E Ponyo – Uma amizade que veio do mar faz exatamente isso. Não há como não acreditar na ingenuidade dos protagonistas, que conquistam a plateia infantil, mas que também podem agradar os adultos.Um outro aspecto que salta aos olhos no filme é a qualidade das imagens. Elas são resultado do trabalho quase artesanal de Miyazaki, que pintou as telas uma a uma para depois transformá-las em imagens em movimento. Com isso, as cenas são um verdadeiro primor para os olhos mais sensíveis, e dá vontade de ter em mãos cada fotograma que aparece. Voltando à narrativa, há outros elementos que chamam a atenção em seu desenrolar. Depois que Ponyo se transforma em uma menina, estranhos fatos começam a suceder. No caminho de volta para casa depois de mais um dia de estudos para Sosuke e de trabalho para sua mãe, que é funcionária de um asilo, eles enfrentam uma forte tempestade. Na verdade, aquele fenômeno meteorológico é fruto de um desequilíbrio ecológico causado pela mudança da natureza de Ponyo. Seu pai tenta reverter a situação de todo jeito, e até consegue, por um tempo, que a menina volte a ser peixe. Mas a rebeldia de Ponyo fala muito mais alto, e ela consegue tornar a ser menina para poder brincar com seu amigo.

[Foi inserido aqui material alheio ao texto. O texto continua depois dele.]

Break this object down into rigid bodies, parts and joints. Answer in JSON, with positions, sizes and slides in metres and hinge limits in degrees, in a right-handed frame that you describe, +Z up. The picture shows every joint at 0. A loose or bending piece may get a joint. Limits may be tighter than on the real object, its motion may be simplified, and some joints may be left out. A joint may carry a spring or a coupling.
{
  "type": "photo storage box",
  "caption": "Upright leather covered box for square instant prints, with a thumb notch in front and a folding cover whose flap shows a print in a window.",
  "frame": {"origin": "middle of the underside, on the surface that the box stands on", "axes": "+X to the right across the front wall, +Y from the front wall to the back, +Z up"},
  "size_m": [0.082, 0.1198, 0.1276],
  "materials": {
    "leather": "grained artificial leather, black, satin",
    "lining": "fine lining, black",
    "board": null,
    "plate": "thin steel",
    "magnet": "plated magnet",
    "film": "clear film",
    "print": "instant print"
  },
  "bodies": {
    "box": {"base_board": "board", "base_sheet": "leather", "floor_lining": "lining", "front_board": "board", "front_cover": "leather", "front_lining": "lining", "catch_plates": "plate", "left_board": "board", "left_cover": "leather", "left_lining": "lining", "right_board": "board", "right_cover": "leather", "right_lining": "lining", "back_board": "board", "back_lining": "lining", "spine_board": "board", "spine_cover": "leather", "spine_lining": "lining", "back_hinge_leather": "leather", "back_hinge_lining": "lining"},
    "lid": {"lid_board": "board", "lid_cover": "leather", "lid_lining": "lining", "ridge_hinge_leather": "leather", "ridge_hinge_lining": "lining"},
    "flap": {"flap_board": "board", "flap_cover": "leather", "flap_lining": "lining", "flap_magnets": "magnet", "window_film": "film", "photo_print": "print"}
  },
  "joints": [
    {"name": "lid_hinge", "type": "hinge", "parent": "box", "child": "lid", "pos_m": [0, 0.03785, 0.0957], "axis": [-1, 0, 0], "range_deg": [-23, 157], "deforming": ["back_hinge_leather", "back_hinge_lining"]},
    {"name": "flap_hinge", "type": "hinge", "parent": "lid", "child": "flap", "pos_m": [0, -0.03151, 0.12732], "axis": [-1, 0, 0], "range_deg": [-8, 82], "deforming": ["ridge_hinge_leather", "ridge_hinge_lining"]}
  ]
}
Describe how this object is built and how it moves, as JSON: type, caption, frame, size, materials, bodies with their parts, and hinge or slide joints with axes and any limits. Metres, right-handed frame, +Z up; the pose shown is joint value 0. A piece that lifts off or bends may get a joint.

No geral, Ponyo – Uma amizade que veio do mar é um desenho animado feito para um público que aprecia história simples, e que falam ao coração justamente por sua simplicidade. Miyazaki abre mão de uma trama mirabolante, preferindo se concentrar na composição dramática dos personagens de forma consistente. Isso faz que a “interpretação” dos “atores” seja o mais real possível, tornando o filme um exemplar naturalista entre as animações, por assim dizer. O cineasta oferece, com seu filme, uma prova do quanto é um herói da resistência no tocante a toda forma de estroboscopia.